4

I'm following this guide on querying from Wikidata.

I can get a certain entity (if I know its code) using with:

from wikidata.client import Client
client = Client()
entity = client.get('Q20145', load=True)
entity
>>><wikidata.entity.Entity Q20145 'IU'>
entity.description
>>>m'South Korean singer-songwriter, record producer, and actress'

But how can I get the RDF triples of that entity? That is, all the outgoing and incoming edges in the form of (subject, predicate, object)

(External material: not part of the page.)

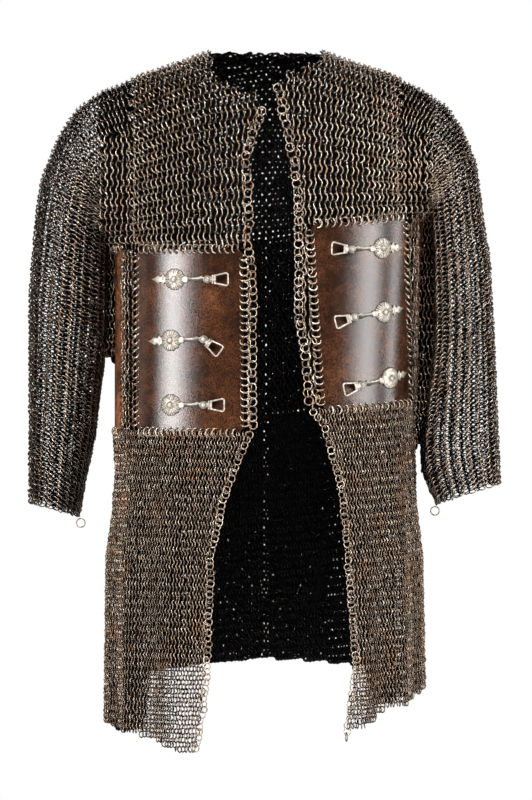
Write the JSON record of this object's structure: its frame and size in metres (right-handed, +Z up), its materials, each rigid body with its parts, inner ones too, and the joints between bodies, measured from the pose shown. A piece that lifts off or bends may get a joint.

Looks like this SO question managed to get the triples, but only from a data dump here. I'm trying to get it from the library itself.

Penguin
  • 1,923
  • 3
  • 21
  • 51
  • SPARQL `DESCRIBE` query is not sufficient? Like `DESCRIBE wd:Q20145` sent to the Wikidata SPARQL endpoint? Or a SPARQL `CONSTRUCT {?s ?p ?o} WHERE {{BIND(wd:Q20145 as ?s) ?s ?p ?o} UNION {BIND(wd:Q20145 as ?o) ?s ?p ?o}}` query if the Blazegraph `DESCRIBE` doesn't fetch the incoming edges. – UninformedUser Sep 13 '21 at 05:41
  • Note, none of those approaches will get you the statements about statements. That can also be done via `CONSTRUCT` though, I just kept it simple here as it's not clear to which extend you want the triples – UninformedUser Sep 13 '21 at 05:41
  • @UninformedUser I'm not familiar with SPARQL as I code in Python. If there's a way to get the triples as I need using some python script that wraps the SQL I might accept it also. The only issue I see which SQL (and again, I'm not too familiar with it), is that I have a lot of entities to query, and I'm not sure if there's a limit with SQL. In regards to "statements about statements", I'm not sure what you mean. Say I need entity `Q20145`. The triples I need are `[(Q20145, predicate_1, object_1), (Q20145, predicate_2, object_2)]`, and also `[(subject_1, predicate_1, Q20145),...]` – Penguin Sep 13 '21 at 12:58
  • 1) use `rdflib` in Python for running SPARQL queries. 2) I'm talking about statement qualifiers which are used often in Wikidata, e.g. having the data starttime and endtime about some statement. – UninformedUser Sep 14 '21 at 07:21

2 Answers2

5

If you only needed the outgoing edges, you could retrieve them directly by calling https://www.wikidata.org/wiki/Special:EntityData/Q20145.nt

from rdflib import Graph
g = Graph()
g.parse('https://www.wikidata.org/wiki/Special:EntityData/Q20145.nt', format="nt")    
for subj, pred, obj in g:
    print(subj, pred, obj)

To get the incoming and outgoing edges, you need to query the database. On Wikidata, this is done using the Wikidata Query Service and the query langauge SPARQL. The SPARQL expression to get all edges is as simple as DESCRIBE wd:Q20145.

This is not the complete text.